**EXERCISE DESCRIPTION:** Using the records that follow, copy every line containing the word "More".
___ SUPPLIED DATA
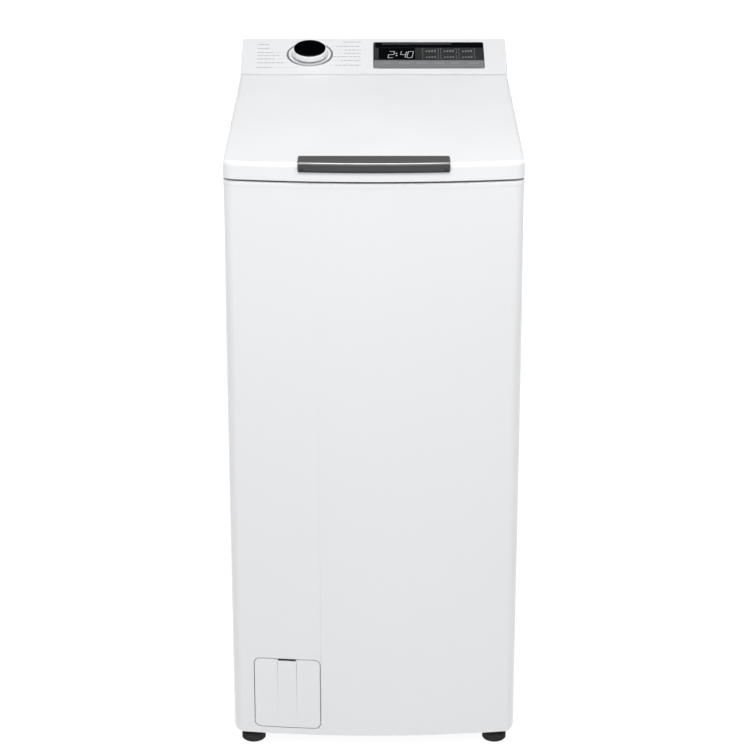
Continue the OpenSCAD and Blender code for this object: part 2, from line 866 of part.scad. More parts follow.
______
___ SUPPLIED DATA
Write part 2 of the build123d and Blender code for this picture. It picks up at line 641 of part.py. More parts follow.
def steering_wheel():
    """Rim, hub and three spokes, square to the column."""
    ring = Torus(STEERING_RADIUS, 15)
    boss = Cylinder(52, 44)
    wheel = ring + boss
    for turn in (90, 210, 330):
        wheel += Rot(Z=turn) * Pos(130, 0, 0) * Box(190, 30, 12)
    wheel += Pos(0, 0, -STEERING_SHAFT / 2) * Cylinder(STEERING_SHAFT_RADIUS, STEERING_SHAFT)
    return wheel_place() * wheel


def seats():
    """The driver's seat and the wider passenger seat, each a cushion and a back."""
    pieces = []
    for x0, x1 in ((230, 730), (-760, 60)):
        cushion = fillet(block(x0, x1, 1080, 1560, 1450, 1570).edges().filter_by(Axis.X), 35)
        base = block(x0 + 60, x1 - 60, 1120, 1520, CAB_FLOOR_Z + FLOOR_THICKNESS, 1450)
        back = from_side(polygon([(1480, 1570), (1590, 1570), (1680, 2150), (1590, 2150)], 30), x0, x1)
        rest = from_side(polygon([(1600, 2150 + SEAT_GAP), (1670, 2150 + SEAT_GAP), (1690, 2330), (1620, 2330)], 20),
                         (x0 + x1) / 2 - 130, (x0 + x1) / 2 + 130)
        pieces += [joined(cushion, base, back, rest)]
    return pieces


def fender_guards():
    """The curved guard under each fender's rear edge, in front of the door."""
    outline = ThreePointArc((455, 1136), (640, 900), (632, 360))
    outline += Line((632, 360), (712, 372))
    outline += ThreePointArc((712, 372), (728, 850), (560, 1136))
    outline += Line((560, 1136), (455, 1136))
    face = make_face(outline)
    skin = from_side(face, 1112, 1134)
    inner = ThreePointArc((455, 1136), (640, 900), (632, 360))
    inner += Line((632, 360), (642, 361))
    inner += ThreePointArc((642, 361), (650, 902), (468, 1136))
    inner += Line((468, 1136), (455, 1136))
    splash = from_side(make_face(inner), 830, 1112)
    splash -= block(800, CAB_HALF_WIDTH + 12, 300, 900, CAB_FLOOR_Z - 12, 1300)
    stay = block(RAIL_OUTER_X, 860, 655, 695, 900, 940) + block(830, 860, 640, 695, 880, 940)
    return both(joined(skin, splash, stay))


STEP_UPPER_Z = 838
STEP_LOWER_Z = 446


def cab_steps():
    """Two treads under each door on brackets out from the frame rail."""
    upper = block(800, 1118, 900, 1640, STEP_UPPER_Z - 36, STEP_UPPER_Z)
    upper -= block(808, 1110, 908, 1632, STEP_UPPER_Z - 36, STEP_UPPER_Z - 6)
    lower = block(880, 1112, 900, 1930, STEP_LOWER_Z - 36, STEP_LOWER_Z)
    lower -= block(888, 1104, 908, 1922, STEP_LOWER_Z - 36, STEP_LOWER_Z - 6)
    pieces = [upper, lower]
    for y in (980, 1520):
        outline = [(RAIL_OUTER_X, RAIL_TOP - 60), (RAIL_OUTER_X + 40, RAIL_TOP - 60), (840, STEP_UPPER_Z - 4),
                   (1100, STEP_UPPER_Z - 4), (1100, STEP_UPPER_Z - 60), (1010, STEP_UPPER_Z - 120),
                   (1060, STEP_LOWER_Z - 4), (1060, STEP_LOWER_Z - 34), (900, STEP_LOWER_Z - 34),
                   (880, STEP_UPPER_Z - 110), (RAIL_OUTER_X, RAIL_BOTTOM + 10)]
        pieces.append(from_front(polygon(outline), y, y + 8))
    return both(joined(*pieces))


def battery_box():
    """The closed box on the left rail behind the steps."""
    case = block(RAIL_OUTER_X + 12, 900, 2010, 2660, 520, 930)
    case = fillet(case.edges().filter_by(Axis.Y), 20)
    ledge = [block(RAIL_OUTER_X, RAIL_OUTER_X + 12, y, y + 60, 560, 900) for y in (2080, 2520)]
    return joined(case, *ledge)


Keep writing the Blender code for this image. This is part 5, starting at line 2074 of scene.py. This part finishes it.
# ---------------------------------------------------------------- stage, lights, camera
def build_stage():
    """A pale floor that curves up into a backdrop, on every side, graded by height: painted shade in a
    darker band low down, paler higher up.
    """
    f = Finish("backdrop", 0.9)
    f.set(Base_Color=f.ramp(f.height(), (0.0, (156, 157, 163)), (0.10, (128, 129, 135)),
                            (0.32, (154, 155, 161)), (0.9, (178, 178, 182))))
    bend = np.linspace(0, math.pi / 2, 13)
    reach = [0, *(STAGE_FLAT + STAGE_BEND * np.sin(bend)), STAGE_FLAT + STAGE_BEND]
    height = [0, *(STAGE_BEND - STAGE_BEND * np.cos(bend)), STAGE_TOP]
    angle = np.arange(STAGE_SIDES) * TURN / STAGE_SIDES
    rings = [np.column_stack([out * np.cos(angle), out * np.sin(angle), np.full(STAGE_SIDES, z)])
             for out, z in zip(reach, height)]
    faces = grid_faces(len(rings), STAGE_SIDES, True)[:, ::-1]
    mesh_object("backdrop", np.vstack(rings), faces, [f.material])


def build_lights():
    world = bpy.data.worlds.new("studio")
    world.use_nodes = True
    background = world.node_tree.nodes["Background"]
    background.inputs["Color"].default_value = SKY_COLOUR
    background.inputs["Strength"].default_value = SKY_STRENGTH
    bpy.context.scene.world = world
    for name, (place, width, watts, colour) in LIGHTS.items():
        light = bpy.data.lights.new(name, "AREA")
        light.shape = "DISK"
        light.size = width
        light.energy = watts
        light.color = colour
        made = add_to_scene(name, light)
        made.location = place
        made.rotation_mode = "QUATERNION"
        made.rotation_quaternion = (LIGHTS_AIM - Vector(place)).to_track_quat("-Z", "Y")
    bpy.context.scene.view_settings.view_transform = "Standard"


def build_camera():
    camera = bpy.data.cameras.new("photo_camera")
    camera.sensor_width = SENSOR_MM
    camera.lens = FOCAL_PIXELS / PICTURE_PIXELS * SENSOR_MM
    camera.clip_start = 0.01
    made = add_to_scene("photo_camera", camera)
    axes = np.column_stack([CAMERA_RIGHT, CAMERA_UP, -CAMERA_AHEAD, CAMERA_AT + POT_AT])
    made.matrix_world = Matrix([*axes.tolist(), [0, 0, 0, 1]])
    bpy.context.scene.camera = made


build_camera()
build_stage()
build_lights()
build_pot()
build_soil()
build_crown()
______
**TASK RESULT:**
Continue the OpenSCAD and Blender code for this object: part 2, from line 866 of part.scad. More parts follow.
Write part 2 of the build123d and Blender code for this picture. It picks up at line 641 of part.py. More parts follow.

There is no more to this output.